Modernist Clarence “Buddy” Bradley: NY/LON

The African American dancer and choreographer Clarence “Buddy” Bradley (1905-1972) was a modernist trailblazer on both sides of the Atlantic in the post-World War I decades. Jazz dance was an art in New York City dance halls and on Broadway stages, and Bradley was an innovator in the form. His success as a dance director and coach (albeit one who was not credited for these important creative roles) led to invitations to join productions in England.

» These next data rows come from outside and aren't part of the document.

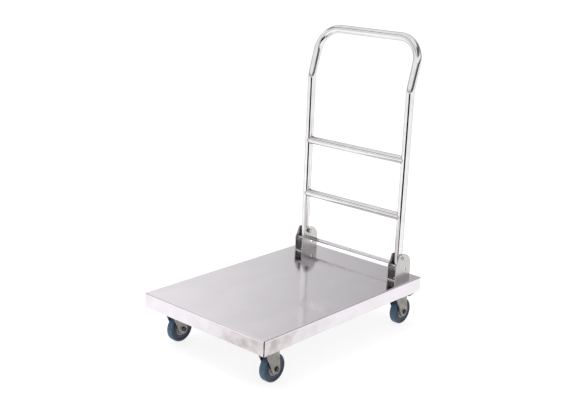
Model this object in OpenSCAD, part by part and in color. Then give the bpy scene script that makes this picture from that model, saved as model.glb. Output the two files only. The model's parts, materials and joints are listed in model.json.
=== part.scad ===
// Flat platform trolley: a folded sheet-steel deck on four casters, with a
// tubular push handle that folds down over the deck and locks upright.
// Millimetres, +Z up, floor at Z = 0. The handle end of the deck is at +Y.

/* [Deck] */
// Width of the deck, across the direction of travel
deck_w = 480; // [400:5:600]
// Length of the deck, along the direction of travel
deck_l = 725; // [640:5:900]
// Thickness of the deck sheet
sheet_t = 1.5; // [1:0.1:2]
// Depth of the folded rim below the deck surface
rim_h = 45; // [35:1:55]
// Outside radius of the folded top edge
fold_r = 4; // [3:0.5:6]
// Width of the lip turned inwards along the bottom of the rim
lip_w = 12; // [8:1:16]
// Distance from each end of a rim wall to the corner, which leaves an open slit
corner_gap = 2.5; // [1.5:0.5:4]

/* [Underframe] */
// Width of each cross channel along the deck
channel_w = 90; // [90:1:110]
// Wall thickness of the cross channels and the centre rib
channel_t = 2; // [1.5:0.1:2.5]
// Width of the centre rib
rib_w = 60; // [40:1:100]
// Height of the centre rib
rib_h = 25; // [15:1:35]

/* [Casters] */
// Diameter of the wheels
wheel_d = 84; // [75:1:100]
// Width of the tyres
tyre_w = 24; // [20:1:28]
// Diameter of the hub that the tyre is moulded on
hub_d = 44; // [40:1:52]
// Distance from the side of the deck to the caster centres
caster_side = 52; // [50:1:70]
// Distance from the front end of the deck to the fixed casters' plate centres
front_inset = 67.5; // [48:0.5:100]
// Distance from the handle end of the deck to the swivel axes
rear_inset = 53.5; // [48:0.5:80]
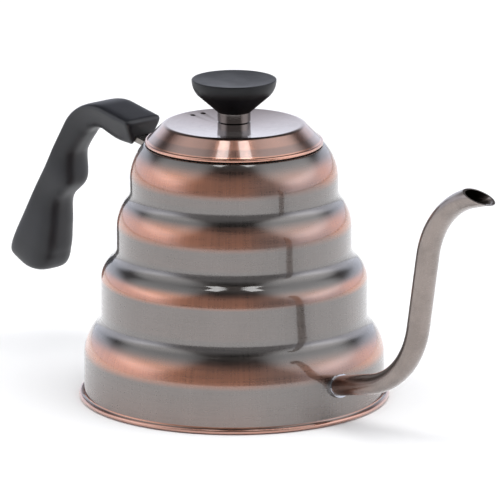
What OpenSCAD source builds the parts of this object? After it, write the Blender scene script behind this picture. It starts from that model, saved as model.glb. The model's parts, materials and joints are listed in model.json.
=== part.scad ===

In 1930, Bradley was a choreographer for George Balanchine’s “Cochran’s Revue” and the musical “Ever Green.” In 1932, he worked with Sir Frederick Ashton on the jazz ballet “High Yellow.” In 1934, he collaborated with Agnes de Mille on “Words and Music.” He opened a dance school in London, which he operated until 1968. In the American and English contexts, Bradley taught jazz movement to Black and non-black performers and amateurs. Bradley’s interventions advanced modernisms in “high art” and popular contexts, transforming social dance on both sides of the Atlantic in the interwar era and after it. In this paper, “Harlemania”–the name of a dance number Bradley choreographed for “Ever Green”—is expanded to discuss the international phenomenon of jazz dance as a racialized expression used by Blacks and non-Blacks in the United States and England to stake a variety of claims to modernity.